» Task statement
Extract, without alteration, each line from the start of the listing to the line bearing "spoke, (1, 1, 0)))".

▬▬▬

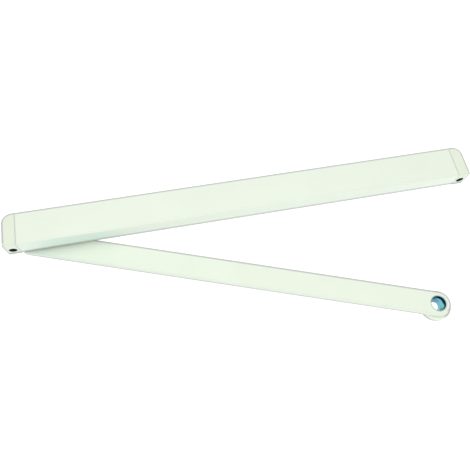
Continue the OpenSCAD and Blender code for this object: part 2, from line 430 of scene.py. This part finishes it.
def lever_rim(g):
    """Painted edge shade on the lever bar: a slot shape, from the distance to its middle line."""
    from_pivot = g.vector("SUBTRACT", g.place, (PIVOT.x * MM, PIVOT.y * MM, 0))
    heading = Vector((math.cos(LEVER_ANGLE), math.sin(LEVER_ANGLE), 0))
    along = g.vector("DOT_PRODUCT", from_pivot, tuple(heading))
    across = g.vector("DOT_PRODUCT", from_pivot, (-heading.y, heading.x, 0))
    held = g.least(g.calc("MAXIMUM", along, 0.0), LEVER_LENGTH * MM)
    spoke = g.add("CombineXYZ", {"X": g.calc("SUBTRACT", along, held), "Y": across}).outputs["Vector"]
    inwards = g.calc("SUBTRACT", LEVER_HALF_W * MM, g.vector("LENGTH", spoke))
    at_front = g.ranged(across, 1.0, 0.0, (4 - LEVER_HALF_W) * MM, (6 - LEVER_HALF_W) * MM)
    on_hub = g.ranged(from_eye(g), ON_HUB_SHARE, 0.0, (HUB_R - 1) * MM, (HUB_R + 7) * MM)
    return g.rim(inwards, LEVER_LOW.z, LEVER_HIGH.z, at_front, LEVER_SPREAD, on_hub)


def hub_rim(g):
    """Painted edge shade on the hub: its lower edge, and its upper edge past the end of the bar."""
    place = g.axes(g.place)
    inwards = g.calc("SUBTRACT", HUB_R * MM, from_eye(g))
    above = g.calc("MULTIPLY", g.calc("SUBTRACT", place["Z"], HUB_LOW.z * MM), 1 / LOWER_SPREAD)
    under_bar = g.ranged(place["X"], RIM_END * MM, 0.0, (EYE.x + 2) * MM, (EYE.x + 8) * MM)
    below = g.calc("ADD", g.calc("SUBTRACT", HUB_HIGH.z * MM, place["Z"]), under_bar)
    edge = g.calc("MAXIMUM", inwards, g.least(above, below))
    return g.ranged(edge, 1.0, 0.0, RIM_FULL * MM, RIM_END * MM)


def from_eye(g):
    """Distance from the eye's axis."""
    spoke = g.vector("SUBTRACT", g.place, (EYE.x * MM, EYE.y * MM, 0))
    return g.vector("LENGTH", g.vector("MULTIPLY", spoke, (1, 1, 0)))


def painted_shade_beside_pivot(g):
    """Painted teal shade where the lever shades the rail: the rail's front, just above the lever's end.
    """
    place = g.axes(g.place)
    from_front = g.calc("SUBTRACT", place["Y"], RAIL_LOW.y * MM)
    on_front = g.ranged(from_front, 1.0, 0.0, 0.2 * MM, 0.8 * MM)
    rising = g.ranged(place["X"], 0.0, 1.0, *(x * MM for x in PAINTED_SHADE_RISES))
    falling = g.ranged(place["X"], 1.0, 0.0, *(x * MM for x in PAINTED_SHADE_FALLS))
    return g.calc("MULTIPLY", on_front, g.least(rising, falling))


def painted_shade_near_pivot(g):
    """Fainter painted teal shade on the lever: its end under the rail, where the rail shades it."""
    from_pivot = g.vector("SUBTRACT", g.place, (PIVOT.x * MM, PIVOT.y * MM, 0))
    return g.ranged(g.vector("LENGTH", from_pivot), 0.45, 0.0, *(r * MM for r in PAINTED_SHADE_FADES))


def shade(color, k):
    return tuple(c * k for c in color[:3]) + (1.0,)


def powder_coat(name, color, rim, cast=None):
    """Matt white powder coat: orange peel, a faint mottle, and painted grey shade along edges.

    rim and cast are functions of the graph. They say where the painted grey edge shade and the painted
    teal shade are.
    """
    g = Graph(name, IOR=1.5, Coat_Weight=0.08, Coat_Roughness=0.3)
    mottle = g.mixed(g.ranged(g.noise(35, 4), 0, 1), shade(color, 0.985), shade(color, 1.01))
    specks = g.ranged(g.noise(0.5, 1), 0, 1, 0.68, 0.74)
    fine = g.mixed(specks, mottle, shade(color, 0.93))
    # painted shade: teal darkening where the lever shades the rail's front and the rail shades the
    # lever's end
    if cast:
        fine = g.mixed(cast(g), fine, tuple(c * k for c, k in zip(color, TEAL_PAINTED_SHADE)))
    # painted shade: grey along the outer edges, and darker seam lines
    tinted = g.mixed(rim(g), fine, EDGE_SHADE_GREY)
    peel = g.bump(g.noise(1.6, 2), 0.020, 0.55)
    grain = g.bump(g.noise(0.35, 2), 0.004, 0.4, peel)
    rough = g.ranged(g.noise(9, 5, 0.6), 0.40, 0.52)
    return g.finish(tinted, rough, grain)


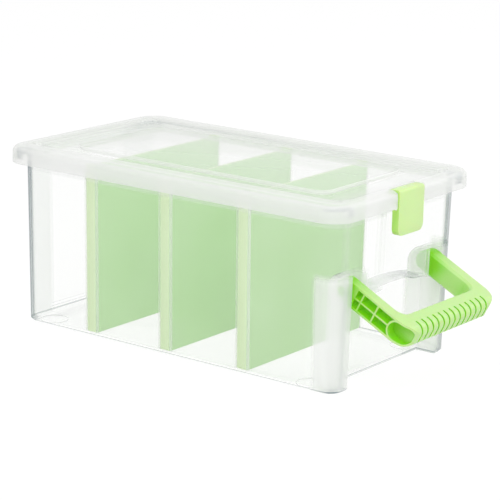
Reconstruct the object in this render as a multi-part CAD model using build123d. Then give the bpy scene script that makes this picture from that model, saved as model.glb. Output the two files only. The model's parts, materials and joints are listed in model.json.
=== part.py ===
from build123d import *
import math
import os

# Clear craft and sewing box with a snap-on lid, three loose dividers and a pull handle.
# Millimetres. The origin is the centre of the base, +Z is up, and the handle end faces -Y.

# Overall sizes of the closed box
lid_width = 200.0
lid_length = 349.0
total_height = 156.0

# Box body, moulded with walls that lean out towards the rim. The lid overhangs them at the rim.
lid_overhang_side = 12.5
lid_overhang_end = 7.5
base_corner_radius = 14.0
draft_angle = 1.13
wall = 2.0
floor_thickness = 2.2
base_edge_chamfer = 2.0
inner_base_chamfer = 1.2

# Rim flange that the lid sits on, with a lip turned down at its edge
flange_gap = 1.5
flange_thickness = 2.0
lip_thickness = 1.8
lip_depth = 6.5
catch_setback = 2.4

# Recess in the front end, where the handle hangs, between two hollow corner pillars
pillar_width = 18.7
recess_wall_inset = 30.0
recess_ceiling_side = 71.5
recess_arch_rise = 4.0

# Two taller pockets at the sides of the recess, round the ends of the handle's arms
pocket_width = 19.3
pocket_gap = 2.6
pocket_roof_slope = 24.5
pocket_corner_radius = 4.0

# Finger channel below the latch
channel_side_gap = 3.8
channel_depth = 5.6
channel_below_rim = 8.5
channel_corner_radius = 2.5

# Shallow panel let into the back wall
back_panel_width = 98.0
back_panel_depth = 1.0
back_panel_bottom = 7.0
back_panel_below_rim = 10.5

# Round pads sunk into the underside
pad_radius = 12.0
pad_depth = 0.8
pad_side_inset = 16.0
pad_front_inset = 33.0
pad_back_inset = 21.0

# Lid
lid_corner_radius = 21.0
lid_wall = 2.0
skirt_depth = 14.6
rim_edge_radius = 6.0
rim_under_chamfer = 2.5
ledge_side_inset = 24.5
ledge_end_inset = 17.0
ledge_depth = 3.0
ledge_corner_radius = 10.0
ledge_slope = 65.0
panel_side_inset = 17.5
panel_end_inset = 26.5
panel_height = 2.0
panel_corner_radius = 12.0
panel_edge_chamfer = 0.8
seat_rib_inset = 7.0
seat_rib_thickness = 1.5

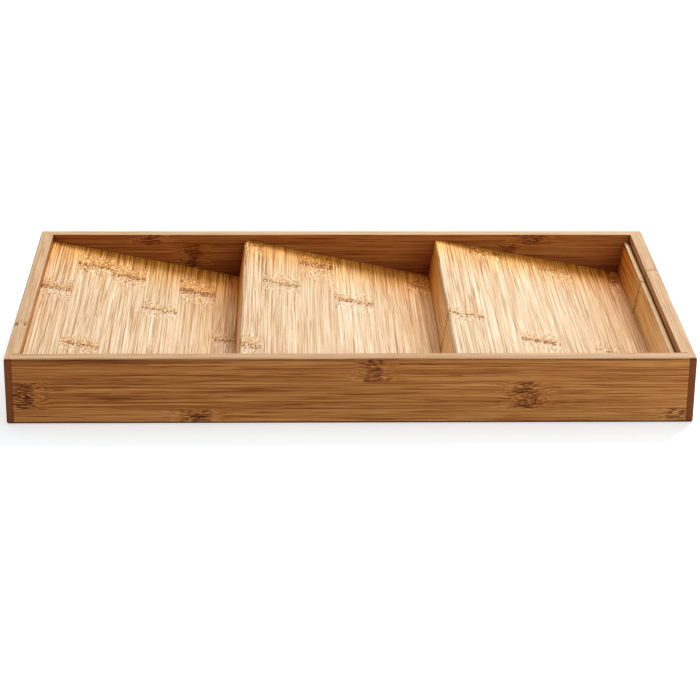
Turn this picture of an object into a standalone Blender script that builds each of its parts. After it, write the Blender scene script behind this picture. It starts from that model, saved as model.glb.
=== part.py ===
"""Bamboo tray whose floor is three tilted boards, each ending at a leaning riser.

Frame: metres, +Z up, +X to the right along the tray, +Y towards its back wall.  The origin is
on the surface that the tray stands on, below the middle of the tray.

The four walls meet in rabbeted corners: a side wall runs the whole depth, and a thin tongue at
each of its ends covers the end of the front or back wall.  The bottom panel sits in grooves in
the walls.  The risers stand on the panel.  Each floor board has its low end against a riser and
its high end on top of the riser before it; the first one's high end is on a support rail.
"""

import math

import bmesh
import bpy

# Driving dimensions
LENGTH = 0.450
DEPTH = 0.250
HEIGHT = 0.046
WALL = 0.0095
TONGUE = 0.0047

# The saw-tooth floor, from left to right.  A crest is a floor board's high end, and the last
# crest is the top of the end stop.  A trough is a floor board's low end.
PITCH = 0.1422
CREST_Z = (0.0409, 0.0420, 0.0420, 0.0400)
TROUGH_Z = (0.0130, 0.0133, 0.0160)
FLOOR_NAMES = ("left_floor_board", "middle_floor_board", "right_floor_board")
RISER_NAMES = ("left_riser", "right_riser")
RISER_LEAN = math.radians(9.0)
FLOOR_THICKNESS = 0.005
RISER_THICKNESS = 0.0034

PANEL_THICKNESS = 0.004
PANEL_Z = 0.0035
GROOVE_DEPTH = 0.004

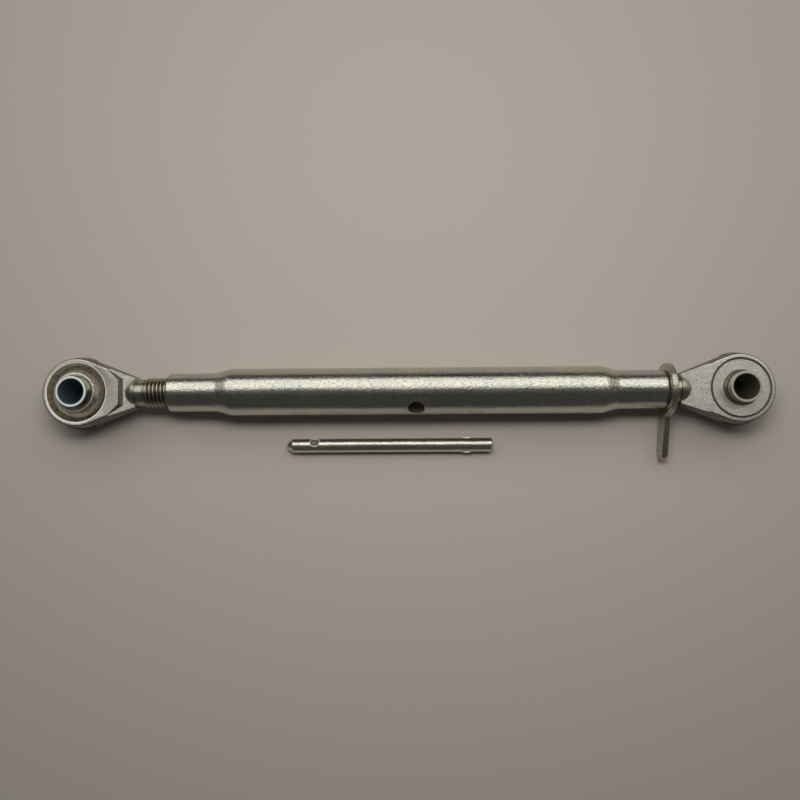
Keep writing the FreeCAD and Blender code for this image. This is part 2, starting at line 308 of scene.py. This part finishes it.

▬▬▬

» Finished answer
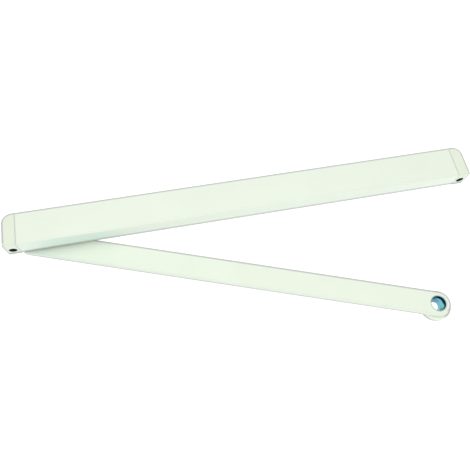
Continue the OpenSCAD and Blender code for this object: part 2, from line 430 of scene.py. This part finishes it.
def lever_rim(g):
    """Painted edge shade on the lever bar: a slot shape, from the distance to its middle line."""
    from_pivot = g.vector("SUBTRACT", g.place, (PIVOT.x * MM, PIVOT.y * MM, 0))
    heading = Vector((math.cos(LEVER_ANGLE), math.sin(LEVER_ANGLE), 0))
    along = g.vector("DOT_PRODUCT", from_pivot, tuple(heading))
    across = g.vector("DOT_PRODUCT", from_pivot, (-heading.y, heading.x, 0))
    held = g.least(g.calc("MAXIMUM", along, 0.0), LEVER_LENGTH * MM)
    spoke = g.add("CombineXYZ", {"X": g.calc("SUBTRACT", along, held), "Y": across}).outputs["Vector"]
    inwards = g.calc("SUBTRACT", LEVER_HALF_W * MM, g.vector("LENGTH", spoke))
    at_front = g.ranged(across, 1.0, 0.0, (4 - LEVER_HALF_W) * MM, (6 - LEVER_HALF_W) * MM)
    on_hub = g.ranged(from_eye(g), ON_HUB_SHARE, 0.0, (HUB_R - 1) * MM, (HUB_R + 7) * MM)
    return g.rim(inwards, LEVER_LOW.z, LEVER_HIGH.z, at_front, LEVER_SPREAD, on_hub)


def hub_rim(g):
    """Painted edge shade on the hub: its lower edge, and its upper edge past the end of the bar."""
    place = g.axes(g.place)
    inwards = g.calc("SUBTRACT", HUB_R * MM, from_eye(g))
    above = g.calc("MULTIPLY", g.calc("SUBTRACT", place["Z"], HUB_LOW.z * MM), 1 / LOWER_SPREAD)
    under_bar = g.ranged(place["X"], RIM_END * MM, 0.0, (EYE.x + 2) * MM, (EYE.x + 8) * MM)
    below = g.calc("ADD", g.calc("SUBTRACT", HUB_HIGH.z * MM, place["Z"]), under_bar)
    edge = g.calc("MAXIMUM", inwards, g.least(above, below))
    return g.ranged(edge, 1.0, 0.0, RIM_FULL * MM, RIM_END * MM)


def from_eye(g):
    """Distance from the eye's axis."""
    spoke = g.vector("SUBTRACT", g.place, (EYE.x * MM, EYE.y * MM, 0))
    return g.vector("LENGTH", g.vector("MULTIPLY", spoke, (1, 1, 0)))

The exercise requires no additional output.